En 1971, Jonas et Aldolfas sont devenus cinéastes (surtout le premier même si le second a acquis une certaine renommée grâce au très beau Hallelujah les collines) et ne sont jamais retournés en Lituanie depuis 27 ans. Leur père est mort et ils ont laissé là-bas leur mère, leur sœur et trois frères. Pour ce retour au pays, les deux frères et l’épouse d’Adolfas, Pola Chapelle, se sont dotés de caméras et ont chacun filmé ces retrouvailles.

Ces trois points de vue sur le même voyage sont passionnants, à la fois par les échos qu’ils suscitent mais également par ce qui les distingue.
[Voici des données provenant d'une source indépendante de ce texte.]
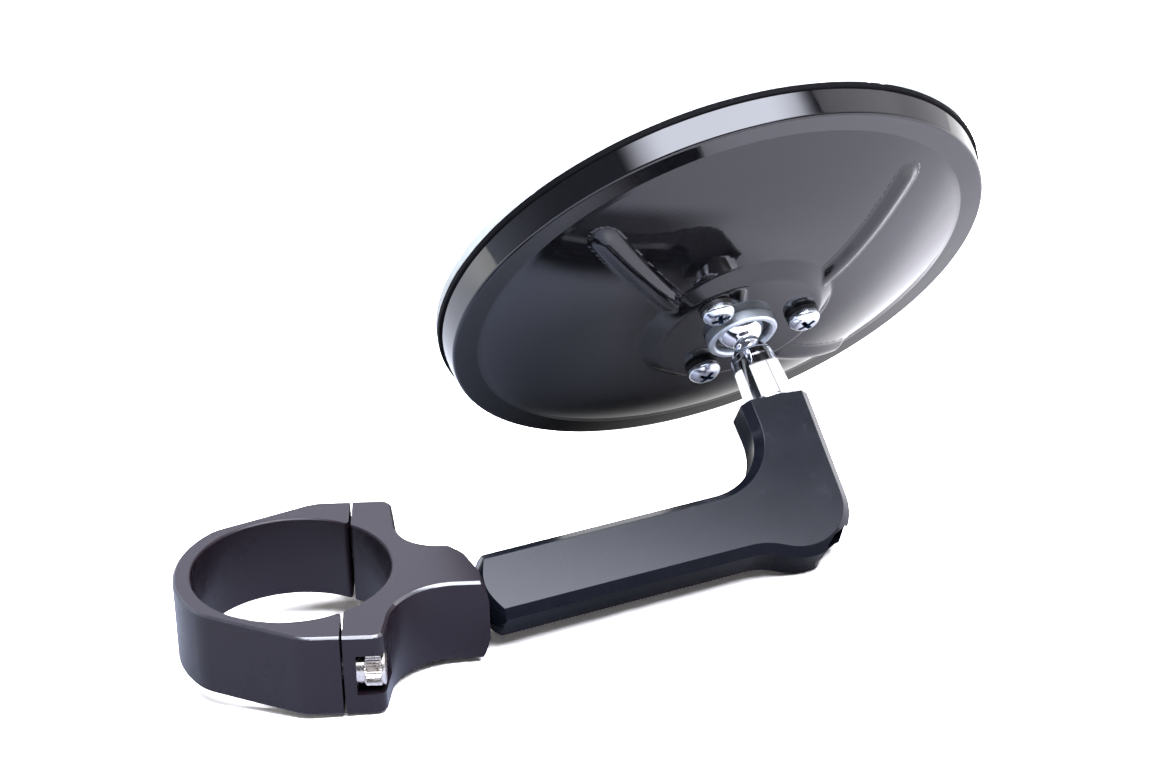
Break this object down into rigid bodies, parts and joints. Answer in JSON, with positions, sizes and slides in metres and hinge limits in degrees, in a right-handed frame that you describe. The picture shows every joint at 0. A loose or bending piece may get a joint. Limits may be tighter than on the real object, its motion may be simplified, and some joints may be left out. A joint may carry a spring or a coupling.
{
  "type": "clamp-on mirror",
  "caption": "Round mirror with a pressed back shell on a ball joint, carried by a bent arm that swivels on a split tube clamp.",
  "frame": {"origin": "on the axis of the tube that the clamp holds, in the plane of the clamp's lower face", "axes": "+Z along the clamped tube, towards the mirror's upper side; +X along the clamp's neck towards the arm; +Y completes the frame"},
  "size_m": [0.1685, 0.1469, 0.1051],
  "materials": {
    "clamp_black": "black anodised, satin, machined",
    "arm_black": "black anodised, satin, brushed",
    "shell_black": "gloss black paint",
    "bright_chrome": "polished plating",
    "zinc_steel": "bright zinc plating",
    "nickel_steel": "nickel plating, satin",
    "dark_steel": "black oxide",
    "bearing_plastic": "moulded",
    "gasket_rubber": "matte",
    "foam": "closed-cell",
    "mirror_silver": "reflecting",
    "clear_glass": "polished, ground edge"
  },
  "bodies": {
    "mount": {"clamp_body": "clamp_black", "clamp_screw_near": "nickel_steel", "clamp_screw_far": "nickel_steel", "clamp_washer_near": "nickel_steel", "clamp_washer_far": "nickel_steel", "swivel_bolt": "dark_steel", "swivel_disc_spring": "dark_steel", "swivel_washer": "bearing_plastic"},
    "strap": {"clamp_strap": "clamp_black"},
    "arm": {"arm": "arm_black", "swivel_insert": "dark_steel", "ball_stud": "bright_chrome", "stud_screw": "dark_steel", "stud_washer": "zinc_steel"},
    "seat": {"ball_seat": "bearing_plastic"},
    "socket": {"socket_collar": "zinc_steel", "pressure_cup": "bearing_plastic", "socket_spring": "dark_steel"},
    "head": {"back_shell": "shell_black", "socket_cap": "zinc_steel", "shell_screw_1": "zinc_steel", "shell_screw_2": "zinc_steel", "shell_screw_3": "zinc_steel", "shell_washer_1": "dark_steel", "shell_washer_2": "dark_steel", "shell_washer_3": "dark_steel", "rim_gasket": "gasket_rubber", "foam_pad": "foam", "silver_layer": "mirror_silver", "mirror_glass": "clear_glass"}
  },
  "joints": [
    {"name": "strap_opening", "type": "slide", "parent": "mount", "child": "strap", "axis": [-1, 0, 0], "range_m": [0, 0.0025]},
    {"name": "arm_swivel", "type": "hinge", "parent": "mount", "child": "arm", "pos_m": [0.0345, 0, 0.00865], "axis": [0.9178, 0.3971, 0], "continuous": true},
    {"name": "head_tilt", "type": "hinge", "parent": "arm", "child": "seat", "pos_m": [0.09125, 0.06787, 0.03407], "axis": [0.9371, 0.3491, 0], "range_deg": [-18, 18]},
    {"name": "head_swing", "type": "hinge", "parent": "seat", "child": "socket", "pos_m": [0.09125, 0.06787, 0.03407], "axis": [0.193, -0.5181, 0.8333], "range_deg": [-18, 18]},
    {"name": "head_spin", "type": "hinge", "parent": "socket", "child": "head", "pos_m": [0.09125, 0.06787, 0.03407], "axis": [0.2909, -0.7808, -0.5529], "continuous": true}
  ]
}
Si le séjour lituanien constitue le cœur des trois films, le début et la fin des œuvres sont très différents. Jonas Mekas débute son « journal » par des images datant des années 50, les premières qu’il a tournées lorsqu’il a eu sa caméra Bolex. Des images de son quartier, Brooklyn, des immigrants se retrouvant pour pique-niquer ou chanter. Un moyen pour nous plonger au cœur d’un roman familial douloureux et de traiter une fois de plus la question qui hante toute l’œuvre de Mekas : celle du « paradis perdu », de l’enfance volée et de ce pays dont il fut privé. Tous ses films (notamment Walden) seront marqués par ce désir de retrouver (dans les paysages, les couleurs du ciel, un coucher de soleil sur New-York…) les sensations de l’enfance, les traces de la Lituanie. Adolfas Mekas se montre beaucoup plus factuel, filmant les préparatifs de son séjour jusqu’au moment où Pola et lui retrouveront Jonas qui possèdent les visas pour Moscou.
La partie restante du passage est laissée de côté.